# [Directions]
Copy each line that contains the word "piece".

# [Records supplied]

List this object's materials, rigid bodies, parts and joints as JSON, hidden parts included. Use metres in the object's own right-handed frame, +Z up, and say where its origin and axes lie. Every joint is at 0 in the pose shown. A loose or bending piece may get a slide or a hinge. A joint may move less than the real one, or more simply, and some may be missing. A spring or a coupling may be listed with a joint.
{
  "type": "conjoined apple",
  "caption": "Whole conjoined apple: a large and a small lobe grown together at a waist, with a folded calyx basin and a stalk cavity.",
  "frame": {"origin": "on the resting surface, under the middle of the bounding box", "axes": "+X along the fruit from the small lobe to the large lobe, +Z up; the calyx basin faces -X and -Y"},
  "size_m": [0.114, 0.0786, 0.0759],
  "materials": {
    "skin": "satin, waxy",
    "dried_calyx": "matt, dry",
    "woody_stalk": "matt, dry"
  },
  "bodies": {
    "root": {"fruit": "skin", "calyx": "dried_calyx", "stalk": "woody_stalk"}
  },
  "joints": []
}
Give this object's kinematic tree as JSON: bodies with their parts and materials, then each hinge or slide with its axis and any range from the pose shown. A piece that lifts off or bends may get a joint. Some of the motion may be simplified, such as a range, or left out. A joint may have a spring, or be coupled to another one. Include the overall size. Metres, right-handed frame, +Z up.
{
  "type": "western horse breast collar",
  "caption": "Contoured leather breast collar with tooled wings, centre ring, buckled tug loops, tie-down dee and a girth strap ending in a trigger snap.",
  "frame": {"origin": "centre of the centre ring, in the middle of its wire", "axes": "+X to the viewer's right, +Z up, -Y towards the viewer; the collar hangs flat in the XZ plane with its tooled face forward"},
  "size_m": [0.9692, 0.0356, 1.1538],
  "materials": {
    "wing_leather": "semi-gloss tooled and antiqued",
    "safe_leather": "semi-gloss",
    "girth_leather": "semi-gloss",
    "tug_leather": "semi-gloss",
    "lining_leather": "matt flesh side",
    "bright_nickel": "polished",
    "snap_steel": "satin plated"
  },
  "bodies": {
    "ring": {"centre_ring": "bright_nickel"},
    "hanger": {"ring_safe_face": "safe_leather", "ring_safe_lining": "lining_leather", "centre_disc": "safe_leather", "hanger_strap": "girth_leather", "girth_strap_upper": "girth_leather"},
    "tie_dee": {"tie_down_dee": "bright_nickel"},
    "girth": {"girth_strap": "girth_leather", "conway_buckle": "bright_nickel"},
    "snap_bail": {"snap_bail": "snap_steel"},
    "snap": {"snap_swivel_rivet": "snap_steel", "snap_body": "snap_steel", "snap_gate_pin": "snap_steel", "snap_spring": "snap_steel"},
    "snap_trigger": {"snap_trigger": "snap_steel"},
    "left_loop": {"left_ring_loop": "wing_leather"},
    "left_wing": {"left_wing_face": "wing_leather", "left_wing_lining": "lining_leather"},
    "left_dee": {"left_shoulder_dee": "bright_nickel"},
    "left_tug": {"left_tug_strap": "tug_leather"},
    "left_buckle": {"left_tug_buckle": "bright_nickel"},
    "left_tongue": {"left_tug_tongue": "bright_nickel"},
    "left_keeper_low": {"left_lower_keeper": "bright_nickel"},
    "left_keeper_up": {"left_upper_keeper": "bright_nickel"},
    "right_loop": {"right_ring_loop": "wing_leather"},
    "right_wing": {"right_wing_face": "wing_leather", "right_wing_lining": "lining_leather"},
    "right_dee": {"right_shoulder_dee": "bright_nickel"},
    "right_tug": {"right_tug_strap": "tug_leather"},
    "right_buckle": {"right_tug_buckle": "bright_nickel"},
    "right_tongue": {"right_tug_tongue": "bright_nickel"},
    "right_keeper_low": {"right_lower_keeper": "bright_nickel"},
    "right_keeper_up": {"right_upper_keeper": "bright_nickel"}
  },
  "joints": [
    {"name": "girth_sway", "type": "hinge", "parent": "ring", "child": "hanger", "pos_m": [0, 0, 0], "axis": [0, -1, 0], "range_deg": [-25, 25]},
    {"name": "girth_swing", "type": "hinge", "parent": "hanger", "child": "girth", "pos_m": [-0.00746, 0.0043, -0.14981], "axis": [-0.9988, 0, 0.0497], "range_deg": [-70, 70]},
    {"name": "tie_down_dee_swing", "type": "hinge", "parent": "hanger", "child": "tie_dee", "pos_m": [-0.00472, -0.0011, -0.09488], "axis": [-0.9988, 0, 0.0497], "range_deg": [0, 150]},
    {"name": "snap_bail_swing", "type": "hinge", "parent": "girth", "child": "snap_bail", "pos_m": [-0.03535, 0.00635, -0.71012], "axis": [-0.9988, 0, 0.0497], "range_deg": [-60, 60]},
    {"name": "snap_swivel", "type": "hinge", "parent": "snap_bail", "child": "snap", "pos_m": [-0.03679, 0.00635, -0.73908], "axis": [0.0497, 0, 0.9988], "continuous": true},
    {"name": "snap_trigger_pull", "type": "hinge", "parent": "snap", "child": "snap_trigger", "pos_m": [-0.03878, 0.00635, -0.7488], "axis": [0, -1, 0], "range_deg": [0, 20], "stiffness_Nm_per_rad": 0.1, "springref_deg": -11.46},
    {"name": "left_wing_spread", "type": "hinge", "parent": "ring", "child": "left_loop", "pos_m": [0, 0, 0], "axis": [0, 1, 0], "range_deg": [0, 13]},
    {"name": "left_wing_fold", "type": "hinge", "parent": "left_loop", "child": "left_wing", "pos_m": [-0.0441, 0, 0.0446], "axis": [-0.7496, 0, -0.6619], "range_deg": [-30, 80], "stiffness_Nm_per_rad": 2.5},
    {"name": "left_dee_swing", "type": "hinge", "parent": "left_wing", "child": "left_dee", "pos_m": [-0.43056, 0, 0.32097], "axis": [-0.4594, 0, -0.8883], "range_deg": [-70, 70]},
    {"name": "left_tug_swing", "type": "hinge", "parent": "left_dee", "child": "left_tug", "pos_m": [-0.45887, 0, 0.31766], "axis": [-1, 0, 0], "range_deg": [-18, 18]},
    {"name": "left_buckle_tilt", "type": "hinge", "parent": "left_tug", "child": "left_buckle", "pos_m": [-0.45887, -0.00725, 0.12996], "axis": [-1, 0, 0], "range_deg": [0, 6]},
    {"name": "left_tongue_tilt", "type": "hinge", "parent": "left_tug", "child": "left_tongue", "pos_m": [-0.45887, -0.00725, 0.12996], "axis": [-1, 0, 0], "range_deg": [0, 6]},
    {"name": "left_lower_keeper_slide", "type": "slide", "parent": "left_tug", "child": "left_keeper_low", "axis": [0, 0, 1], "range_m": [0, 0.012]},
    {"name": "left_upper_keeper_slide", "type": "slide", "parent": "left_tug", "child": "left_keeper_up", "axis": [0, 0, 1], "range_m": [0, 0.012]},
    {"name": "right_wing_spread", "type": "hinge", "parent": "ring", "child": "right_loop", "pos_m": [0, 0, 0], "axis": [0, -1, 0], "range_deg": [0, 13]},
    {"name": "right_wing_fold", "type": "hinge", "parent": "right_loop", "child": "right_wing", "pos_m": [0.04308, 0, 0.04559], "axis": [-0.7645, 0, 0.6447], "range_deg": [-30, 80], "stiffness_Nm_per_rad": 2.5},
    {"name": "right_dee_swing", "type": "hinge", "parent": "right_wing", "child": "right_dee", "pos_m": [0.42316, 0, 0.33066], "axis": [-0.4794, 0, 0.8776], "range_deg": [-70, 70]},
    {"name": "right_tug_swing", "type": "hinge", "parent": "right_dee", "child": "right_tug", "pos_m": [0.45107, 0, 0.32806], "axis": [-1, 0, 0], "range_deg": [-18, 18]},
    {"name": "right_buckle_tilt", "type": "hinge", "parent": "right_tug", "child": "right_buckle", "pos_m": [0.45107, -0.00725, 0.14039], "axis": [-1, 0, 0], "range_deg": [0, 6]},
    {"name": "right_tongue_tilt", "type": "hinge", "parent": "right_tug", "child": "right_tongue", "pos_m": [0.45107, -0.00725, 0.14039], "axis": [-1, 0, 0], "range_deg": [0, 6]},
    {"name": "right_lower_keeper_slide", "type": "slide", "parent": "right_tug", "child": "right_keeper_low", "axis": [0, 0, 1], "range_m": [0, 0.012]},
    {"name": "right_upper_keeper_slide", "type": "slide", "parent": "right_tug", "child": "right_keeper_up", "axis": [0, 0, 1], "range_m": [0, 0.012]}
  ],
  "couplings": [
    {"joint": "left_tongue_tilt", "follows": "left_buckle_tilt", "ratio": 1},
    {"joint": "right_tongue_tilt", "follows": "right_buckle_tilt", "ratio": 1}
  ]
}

# [Full output]
List this object's materials, rigid bodies, parts and joints as JSON, hidden parts included. Use metres in the object's own right-handed frame, +Z up, and say where its origin and axes lie. Every joint is at 0 in the pose shown. A loose or bending piece may get a slide or a hinge. A joint may move less than the real one, or more simply, and some may be missing. A spring or a coupling may be listed with a joint.
Give this object's kinematic tree as JSON: bodies with their parts and materials, then each hinge or slide with its axis and any range from the pose shown. A piece that lifts off or bends may get a joint. Some of the motion may be simplified, such as a range, or left out. A joint may have a spring, or be coupled to another one. Include the overall size. Metres, right-handed frame, +Z up.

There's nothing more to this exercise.